* _Your task_
In the entries below, count every line with the word "caption". Return only the count.

* _Source data_
========================================================================

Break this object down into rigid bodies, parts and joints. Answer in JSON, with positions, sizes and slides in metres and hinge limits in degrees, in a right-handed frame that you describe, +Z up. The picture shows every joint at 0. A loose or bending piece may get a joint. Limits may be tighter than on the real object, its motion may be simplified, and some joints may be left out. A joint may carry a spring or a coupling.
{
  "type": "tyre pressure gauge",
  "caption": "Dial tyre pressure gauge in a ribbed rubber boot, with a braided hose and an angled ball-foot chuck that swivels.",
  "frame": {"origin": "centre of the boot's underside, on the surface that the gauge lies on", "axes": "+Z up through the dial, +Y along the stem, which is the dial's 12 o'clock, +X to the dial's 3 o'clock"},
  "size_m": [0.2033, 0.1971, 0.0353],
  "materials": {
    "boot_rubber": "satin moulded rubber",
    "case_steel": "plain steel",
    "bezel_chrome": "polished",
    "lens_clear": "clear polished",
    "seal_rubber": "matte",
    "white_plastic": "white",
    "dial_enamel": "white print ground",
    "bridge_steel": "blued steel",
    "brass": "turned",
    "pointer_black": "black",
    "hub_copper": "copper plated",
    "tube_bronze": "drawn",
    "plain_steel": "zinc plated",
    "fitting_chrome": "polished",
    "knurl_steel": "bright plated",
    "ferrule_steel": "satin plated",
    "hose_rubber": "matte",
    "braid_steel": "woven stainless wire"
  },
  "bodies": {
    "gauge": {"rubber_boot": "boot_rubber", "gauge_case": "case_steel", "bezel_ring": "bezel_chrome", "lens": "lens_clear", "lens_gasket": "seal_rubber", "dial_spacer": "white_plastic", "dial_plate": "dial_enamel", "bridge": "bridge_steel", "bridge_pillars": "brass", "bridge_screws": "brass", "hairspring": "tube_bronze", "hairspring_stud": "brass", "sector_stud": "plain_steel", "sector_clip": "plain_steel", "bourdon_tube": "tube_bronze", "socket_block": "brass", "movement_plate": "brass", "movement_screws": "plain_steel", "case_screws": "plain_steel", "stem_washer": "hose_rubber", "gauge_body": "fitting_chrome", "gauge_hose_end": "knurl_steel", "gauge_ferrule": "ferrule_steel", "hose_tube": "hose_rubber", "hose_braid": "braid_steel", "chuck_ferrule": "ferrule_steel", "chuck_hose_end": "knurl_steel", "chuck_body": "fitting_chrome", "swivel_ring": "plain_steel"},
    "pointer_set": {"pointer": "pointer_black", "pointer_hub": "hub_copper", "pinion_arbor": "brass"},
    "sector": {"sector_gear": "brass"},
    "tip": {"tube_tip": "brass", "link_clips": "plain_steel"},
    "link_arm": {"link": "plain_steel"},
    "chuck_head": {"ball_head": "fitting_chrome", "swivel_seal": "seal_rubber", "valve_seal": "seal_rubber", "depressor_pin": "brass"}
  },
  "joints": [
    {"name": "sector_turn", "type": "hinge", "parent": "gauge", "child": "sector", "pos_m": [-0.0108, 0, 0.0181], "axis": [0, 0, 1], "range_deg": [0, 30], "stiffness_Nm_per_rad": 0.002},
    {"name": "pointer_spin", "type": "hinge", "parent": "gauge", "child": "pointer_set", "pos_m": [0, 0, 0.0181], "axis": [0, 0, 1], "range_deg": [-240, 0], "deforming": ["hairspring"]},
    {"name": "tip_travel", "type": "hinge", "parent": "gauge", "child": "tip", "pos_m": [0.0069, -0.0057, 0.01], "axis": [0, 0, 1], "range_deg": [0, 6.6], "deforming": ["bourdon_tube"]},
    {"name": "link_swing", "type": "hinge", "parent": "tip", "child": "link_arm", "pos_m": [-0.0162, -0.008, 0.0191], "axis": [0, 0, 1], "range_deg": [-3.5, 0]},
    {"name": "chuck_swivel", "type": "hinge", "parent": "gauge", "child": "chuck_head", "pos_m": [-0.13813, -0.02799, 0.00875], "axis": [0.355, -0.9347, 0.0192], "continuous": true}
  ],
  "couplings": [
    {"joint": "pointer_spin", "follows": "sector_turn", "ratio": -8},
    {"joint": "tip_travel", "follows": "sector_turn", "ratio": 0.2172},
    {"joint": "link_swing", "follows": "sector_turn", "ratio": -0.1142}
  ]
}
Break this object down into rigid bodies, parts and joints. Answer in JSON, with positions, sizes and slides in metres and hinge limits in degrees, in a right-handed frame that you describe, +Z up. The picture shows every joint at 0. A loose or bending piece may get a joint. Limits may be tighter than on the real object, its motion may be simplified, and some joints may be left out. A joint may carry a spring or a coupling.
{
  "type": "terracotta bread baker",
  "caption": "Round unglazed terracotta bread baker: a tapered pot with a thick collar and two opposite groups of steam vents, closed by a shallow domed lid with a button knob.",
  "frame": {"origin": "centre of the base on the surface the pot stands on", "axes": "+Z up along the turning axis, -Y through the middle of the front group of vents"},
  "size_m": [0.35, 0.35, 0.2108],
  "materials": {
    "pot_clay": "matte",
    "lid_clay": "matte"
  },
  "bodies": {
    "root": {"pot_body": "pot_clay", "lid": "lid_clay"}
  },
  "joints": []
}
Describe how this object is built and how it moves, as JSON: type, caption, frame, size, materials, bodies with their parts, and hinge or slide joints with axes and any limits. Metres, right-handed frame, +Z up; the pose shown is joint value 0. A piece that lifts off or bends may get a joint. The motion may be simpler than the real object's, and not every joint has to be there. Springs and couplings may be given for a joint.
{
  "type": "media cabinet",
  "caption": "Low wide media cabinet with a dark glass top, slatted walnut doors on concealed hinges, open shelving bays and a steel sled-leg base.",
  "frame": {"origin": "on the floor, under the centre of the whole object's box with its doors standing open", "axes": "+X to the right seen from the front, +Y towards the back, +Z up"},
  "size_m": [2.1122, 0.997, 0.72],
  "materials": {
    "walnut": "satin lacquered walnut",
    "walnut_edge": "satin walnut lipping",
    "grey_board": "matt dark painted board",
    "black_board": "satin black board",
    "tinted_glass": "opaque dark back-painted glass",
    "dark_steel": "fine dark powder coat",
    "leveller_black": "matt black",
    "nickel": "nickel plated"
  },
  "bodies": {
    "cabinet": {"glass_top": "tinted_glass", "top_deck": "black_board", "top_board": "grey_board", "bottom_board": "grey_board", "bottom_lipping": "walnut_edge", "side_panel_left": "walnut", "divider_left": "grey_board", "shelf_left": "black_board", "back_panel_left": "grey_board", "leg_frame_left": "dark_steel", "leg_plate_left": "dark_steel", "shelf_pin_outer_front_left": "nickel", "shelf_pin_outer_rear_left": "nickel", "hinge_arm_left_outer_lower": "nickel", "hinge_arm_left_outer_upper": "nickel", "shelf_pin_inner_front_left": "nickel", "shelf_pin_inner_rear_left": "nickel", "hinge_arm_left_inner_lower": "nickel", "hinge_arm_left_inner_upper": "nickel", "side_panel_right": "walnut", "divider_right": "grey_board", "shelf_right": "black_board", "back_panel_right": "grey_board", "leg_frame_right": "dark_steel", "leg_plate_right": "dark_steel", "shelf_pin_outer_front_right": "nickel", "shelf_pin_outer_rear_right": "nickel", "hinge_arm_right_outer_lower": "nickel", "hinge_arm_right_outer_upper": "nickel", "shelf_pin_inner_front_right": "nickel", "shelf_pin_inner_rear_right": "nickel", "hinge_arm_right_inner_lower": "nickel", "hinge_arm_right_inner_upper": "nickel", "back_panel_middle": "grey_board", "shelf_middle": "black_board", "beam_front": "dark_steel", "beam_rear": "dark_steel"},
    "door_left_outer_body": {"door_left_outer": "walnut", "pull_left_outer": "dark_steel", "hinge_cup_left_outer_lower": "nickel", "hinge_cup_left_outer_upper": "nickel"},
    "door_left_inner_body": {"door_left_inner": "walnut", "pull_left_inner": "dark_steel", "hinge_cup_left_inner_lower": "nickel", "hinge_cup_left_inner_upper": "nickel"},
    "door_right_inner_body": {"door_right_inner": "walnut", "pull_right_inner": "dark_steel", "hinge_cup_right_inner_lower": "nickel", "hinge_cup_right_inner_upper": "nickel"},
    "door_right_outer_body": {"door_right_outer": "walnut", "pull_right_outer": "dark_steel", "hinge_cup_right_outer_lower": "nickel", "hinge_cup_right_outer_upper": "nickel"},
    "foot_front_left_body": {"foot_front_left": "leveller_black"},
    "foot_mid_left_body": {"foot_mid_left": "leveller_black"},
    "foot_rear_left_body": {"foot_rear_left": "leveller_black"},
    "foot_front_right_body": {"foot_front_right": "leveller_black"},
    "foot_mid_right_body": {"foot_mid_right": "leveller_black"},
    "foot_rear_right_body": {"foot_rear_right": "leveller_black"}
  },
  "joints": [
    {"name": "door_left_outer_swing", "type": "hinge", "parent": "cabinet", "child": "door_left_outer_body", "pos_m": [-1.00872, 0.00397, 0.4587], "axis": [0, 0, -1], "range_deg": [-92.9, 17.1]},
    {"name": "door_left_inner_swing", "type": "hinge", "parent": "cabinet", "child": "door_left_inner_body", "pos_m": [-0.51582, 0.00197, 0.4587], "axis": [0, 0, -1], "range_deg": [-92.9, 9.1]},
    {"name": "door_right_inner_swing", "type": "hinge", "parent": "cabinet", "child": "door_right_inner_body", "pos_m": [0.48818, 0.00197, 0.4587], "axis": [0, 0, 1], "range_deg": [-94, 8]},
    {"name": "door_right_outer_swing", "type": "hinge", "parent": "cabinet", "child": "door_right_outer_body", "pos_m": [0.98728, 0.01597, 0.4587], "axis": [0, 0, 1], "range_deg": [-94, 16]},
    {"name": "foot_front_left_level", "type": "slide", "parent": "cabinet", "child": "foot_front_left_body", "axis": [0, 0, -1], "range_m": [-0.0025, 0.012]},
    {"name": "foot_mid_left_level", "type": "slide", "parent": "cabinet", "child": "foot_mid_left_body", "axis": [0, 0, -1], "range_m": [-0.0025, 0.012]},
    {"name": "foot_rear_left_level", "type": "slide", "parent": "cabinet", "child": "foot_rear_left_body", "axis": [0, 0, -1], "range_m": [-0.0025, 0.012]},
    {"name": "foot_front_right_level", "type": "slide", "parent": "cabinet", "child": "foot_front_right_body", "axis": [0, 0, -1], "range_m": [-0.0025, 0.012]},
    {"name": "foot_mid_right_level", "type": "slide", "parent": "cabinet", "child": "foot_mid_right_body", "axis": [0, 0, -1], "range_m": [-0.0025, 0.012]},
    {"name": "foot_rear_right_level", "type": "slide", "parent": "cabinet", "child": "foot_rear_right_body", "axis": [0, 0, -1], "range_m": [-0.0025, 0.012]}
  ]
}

========================================================================

* _Exercise output_
4